We all know the fate of the pleasure-loving young king,—the husband of the beautiful and accomplished Marie Antoinette! America, perhaps, owes little to him,—but she remembers that little, and can mourn for the bitter hour that ended his misguided life.
But ungrateful, indeed, would she be did she cease to remember Marie Antoinette! Well may we call our beautiful buildings and graceful fashions after her name. Many years after she had bent her lovely head with such courage to the guillotine, Paine wrote, "It is both justice and gratitude to say that it was the queen of France who gave the cause of America a fashion at the French Court." "Dites-moi," she had said in parting from Lafayette, "dites-moi de bonnes nouvelles de nos bons Americans, de nos cher Republicans," little dreaming, poor lady, that "she was giving the last great impulse to that revolutionary spirit which was so soon to lead her to misery and death."
For one more of the Frenchmen who served us—one who was a loyal friend in the field and a traitor at the fireside—the stern Nemesis holds a strange immortality.
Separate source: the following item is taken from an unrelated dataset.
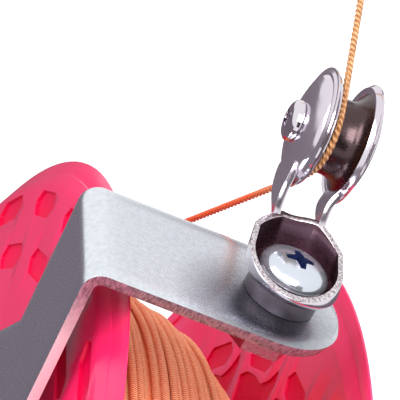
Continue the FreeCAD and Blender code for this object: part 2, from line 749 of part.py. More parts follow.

The secret manuscript which for one hundred and twenty-five years has passed from hand to hand among Virginia women; which was known to and partially quoted by Bishop Meade; which is known to-day by many who gave, like him, a promise never to print the whole of it, contains the story of a young nobleman's infamy—told that he may be execrated by women, the names implicated kept from publication that the innocent descendants may not suffer. "Sed quid ego hæc nequicquam ingrata revolvo? It is vain to lament that corruption which no human power can prevent or repair."
CHAPTER IX
IN CAMP AND AT MOUNT VERNON
Peace was not declared until March 3, 1783. In the meanwhile the armies must be kept in camp, regularly drilled, and ready at a moment's notice for action. The American army was encamped at Verplanck's Point; that of Count de Rochambeau—alas, for the honor and peace of one household!—at Williamsburg. The brilliant campaign in Virginia attracted immense interest abroad. Every ship brought strangers to visit the camp,—artists, writers, military men. Washington begins to be sensitive about our meagre facilities for entertaining these visitors. "We have nothing to offer," he deplores, "except whisky hot from the still,—and not always that,—and meat with no vegetables," etc. There was always plenty of Virginia hickory nuts! They appeared at every meal. They saved many a day and redeemed many a slender breakfast, dinner, and supper. The commander-in-chief seems to have striven to make them fashionable by devoting himself to their consumption.